I asked him, if he could redesign the city from the perspective of an LAPD tactical flight officer, what he would add or change to make his job easier. Burdette exhaled. What would be great, he finally said, would be a consistent application of the city’s numbering system, from neighborhood to neighborhood, and then, as if channeling Mike Davis, to paint large identifying numbers on the roofs of building complexes, such as schools and hospitals. If those sorts of buildings could be numbered in a clockwise direction, starting with the entry building, he explained, then the job of a helicopter crew in directing officers to a specific structure deep in the sprawl of the city would be almost infinitely easier. When I asked what he meant when he said that a more consistent application of the city’s grid would be useful, he told me about the rules of four.

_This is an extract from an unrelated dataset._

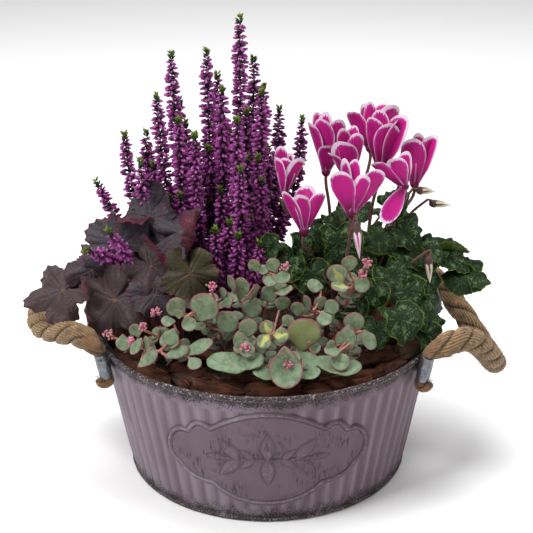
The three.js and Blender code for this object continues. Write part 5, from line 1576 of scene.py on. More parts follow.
def stalk(foot: Array, seat: Array, radius: float, paint: int, tone: float = 0.6) -> Surface:
    """A stalk that rises from its foot and leans over to its seat, thinner at the top."""
    belly = foot + (seat - foot) * np.array([0.35, 0.35, 0.62])
    path = spline([foot - [0, 0, 8], foot, belly, seat], 26)
    return tube(path, np.linspace(radius, radius * 0.6, 26), 8, paint=paint, tone=np.full(26, tone))


@dataclass
class LeafyPlant:
    """What plants with leaves on stalks share."""

    filling: Filling
    thickness: float = 0.8
    seat_back: float = 0.3           # from the blade's middle to the stalk, as a share of the radius
    seat_under: float = 1.9          # from the blade's middle down to the stalk's end

    def _leaf(self, place: LeafPlace) -> Surface:
        """One blade about its middle."""
        raise NotImplementedError

    def grown(self, root: Point, places: Iterable[LeafPlace]) -> Surface:
        """The leaves of one root, each with a stalk that ends under its blade."""
        foot = np.array([*root, self.filling.soil_level(*root)])
        parts = []
        for place in places:
            _, tip, face = basis = place.basis()
            seat = np.asarray(place.middle) - tip * self.seat_back * place.radius - face * self.seat_under
            parts += [self._leaf(place).placed(place.middle, basis), stalk(foot, seat, 1.5, 2)]
        return Surface.joined(parts)


@dataclass
class Heuchera(LeafyPlant):
    """Lobed, toothed and waved purple leaves on stalks."""

    seat_back: float = 0.12
    seat_under: float = 1.6
    lobes: int = 5
    teeth: int = 27

    plants: tuple[tuple[Point, LeafPlace], ...] = (
        ((-88, -18), LeafPlace((-163, -38, 168), 30, (-1, -0.1, -0.35), (-0.3, -0.75, 0.6), 0.11,
                               ((150, 0.5, 70), (-120, 0.75, -60)))),
        ((-82, -30), LeafPlace((-120, -54, 166), 33, (-0.6, -0.2, -0.7), (-0.2, -0.9, 0.5), 0.32,
                               ((-52, 0.5, 155), (60, 0.62, -70), (165, 0.45, -60)))),
        ((-84, -7), LeafPlace((-116, -28, 203), 31, (-0.75, 0.1, 0.5), (-0.25, -0.8, 0.6), 0.53,
                              ((-75, 0.55, 120), (100, 0.6, -50)))),
        ((-74, -16), LeafPlace((-68, -30, 214), 28, (0.9, -0.1, 0.15), (0.05, -0.65, 0.75), 0.74,
                               ((-18, 0.3, 165), (80, 0.7, -50)))),
        ((-70, -32), LeafPlace((-60, -53, 188), 25, (0.1, -0.3, -0.9), (0.1, -0.9, 0.4), 0.96,
                               ((150, 0.6, -60), (20, 0.75, 40)))),
        ((-88, 28), LeafPlace((-134, 38, 172), 28, (-0.8, 0.6, -0.1), (-0.3, 0.3, 0.9), 0.2,
                              ((70, 0.6, 60),))),
    )
    fillers: tuple[tuple[int, LeafPlace], ...] = (
        (2, LeafPlace((-92, -42, 190), 25, (0.7, -0.4, -0.5), (0.25, -0.8, 0.5), 0.4,
                      ((95, 0.35, 150), (-60, 0.6, -60)))),
        (1, LeafPlace((-88, -54, 170), 22, (0.5, -0.3, -0.8), (0.2, -0.9, 0.4), 0.62,
                      ((80, 0.5, -80), (-90, 0.5, 60)))),
        (3, LeafPlace((-94, -16, 221), 27, (-0.1, 0.5, 0.7), (-0.1, -0.75, 0.6), 0.83,
                      ((-60, 0.5, 100), (60, 0.7, -60)))),
        (0, LeafPlace((-140, -30, 182), 22, (-0.5, 0.2, 0.6), (-0.2, -0.7, 0.7), 0.45,
                      ((0, 0.5, -50), (-90, 0.5, 80)))),
        (5, LeafPlace((-112, 18, 190), 24, (-0.6, 0.7, 0.2), (-0.3, 0.1, 0.95), 0.07, ((0, 0.5, -60),))),
    )

    def _leaf(self, place: LeafPlace) -> Surface:
        """One blade.

        The reach is a pattern of lobes with sharp bays between them, narrowed to a notch at the stalk and
        cut by pointed teeth. The face rises along each lobe's middle and falls to the bays, waves at its
        edge, dips along the veins, and then takes the leaf's folds.
        """
        count = 184
        a = TAU * np.arange(count) / count
        turn = place.form * 9
        uneven = a + 0.14 * np.sin(2 * a + turn)
        deep = 0.26 + 0.17 * (1 - place.form) ** 3
        lobe = 1 - deep + deep * np.abs(np.cos(self.lobes * uneven / 2)) ** 0.8
        tooth = 0.075 * (1 - np.abs((self.teeth * a / TAU + place.form) % 1 - 0.5) * 2) ** 1.4
        notch = 1 - 0.5 * bell(np.minimum(np.abs(a - math.pi), 9), 0, 0.17)
        outline = place.radius * (lobe - 0.03 + tooth) * notch
        outline = outline * (1 + 0.06 * np.cos(a)) * (1 + 0.09 * np.sin(2 * a + turn))
        blade = Blade(outline, 15, self.thickness)
        rho, theta, r = blade.rho, blade.theta, place.radius
        spoke = np.abs(np.sin(self.lobes * theta / 2))
        vein = smoothstep(0.2, 0.04, spoke * rho**0.7) * smoothstep(1.0, 0.75, rho)
        side = np.abs(np.sin(self.lobes * theta * 1.5 + 5 * rho))
        vein = np.maximum(vein, 0.4 * smoothstep(0.16, 0.03, side * rho) * (rho > 0.35))
        flat = np.stack([blade.x, blade.y, 0 * blade.x], axis=-1)
        number = int(place.form * 100)
        lift = (r * (0.05 * rho**1.5 * np.cos(self.lobes * theta) + 0.13 * rho**2 * np.sin(3 * theta + turn)
                     + 0.04 * rho**3 * np.sin(9 * theta + turn) - 0.14 * rho**2) - 0.3 * vein
                + 0.3 * waves(flat, 9, number) * rho + 1.6 * waves(flat, 22, 3 + number) * rho)
        leaf = blade.surface(lift, vein=vein, tone=place.form)
        for towards, start, most in place.folds:
            leaf = folded(leaf, towards, start * r, 0.13 * r if abs(most) > 90 else 0.4 * r, most)
        return leaf

    def build(self, face: Material, under: Material, stem: Material) -> None:
        """Builds each leaf with its stalk in place of its node; fillers share a neighbour's stalk foot."""
        for k, (root, main_leaf) in enumerate(self.plants):
            places = [main_leaf] + [place for owner, place in self.fillers if owner == k]
            plant = self.grown(root, places)
            plant.build(f"heuchera_{k + 1}", [face, under, stem], "heuchera", f"heuchera_leaf_{k + 1}")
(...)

The idea of studying the urban and architectural—even numerical—visions of police is by no means new or unique to my own research. Thomas More’s Utopia is a foundational text in the peculiar genre of describing the ideal metropolis; it is equal parts political theory and moral treatise, with a strong undercurrent of speculative design. What is the perfect city? More asks. What would it look like and how would it work? As it happens, one of the book’s earliest passages is a reflection on how to prevent not just crime but specifically theft and robbery in a perfect society.

Prior to writing Utopia, Thomas More was undersheriff of London. He was a cop. It should come as no surprise, then, to see that an LAPD tactical flight officer or, for that matter, an FBI special agent might also dabble in large-scale spatial thinking, where visionary law enforcement becomes its own strange form of architectural or urban design. After all, they belong to a distinguished lineage: More’s Utopia shows that police visions of the metropolis are integral to the Western literary tradition. Indeed, the possibility that a twenty-first-century Utopia might yet be written by a retired police helicopter pilot or by an FBI bank-crime investigator is oddly compelling, even if, as with More’s own classic text, it is unlikely that every aspect of their ideal city would appeal to everyone’s taste.

Using the rules of four, Burdette told me, he could navigate to basically any building in Los Angeles. It was as if some secret code had been found hidden within the city’s addressing system, an occult arithmetic uncovered by police helicopter crews to cast a spell over the metropolis below. In reality, the rules of four fall somewhere between a rule of thumb and an algorithm, and they allow for nearly instantaneous yet accurate aerial navigation. Using them, Burdette explained, he and his pilot could fly from edge to edge of the entire metropolis, reading the streets below like the scanning arm of a hard drive—then swooping down into that shining grid wherever a crime had occurred.

“The way the parcels work in the city of Los Angeles,” Burdette began, “is that Main Street and First Street are the hub of the city.” This is also where the LAPD built its headquarters, a huge new building I was able to visit later for a meeting with detectives from the Burglary Special Section. The LAPD is thus literally at the very center of the metropolis, its numerological heart: it is the zero point from which everything else emanates, with Los Angeles a kind of giant mandala built by the police, airborne lords of the spiderweb.

Street numbers get bigger heading south from police headquarters, and it works arithmetically. “If it’s the fourth house south of the corner on the west side of the street,” Burdette explained, speaking very carefully and watching to be sure I was following him, “then the address is going to be an odd number. The rules of four mean that I can do four times four—it’s the fourth house, times four—which is sixteen. But, because the numbers on that side of the street are odd, we know we’re going to be looking at either fifteen or seventeen. So, if the address is south of Thirty-Eighth Street and it’s the fourth house on the west side of the street, then it’s going to be 3815 or 3817. It is going to be that address. If it’s on the other side of the street, it’s going to be even—it’s going to be 3816 or 3818.”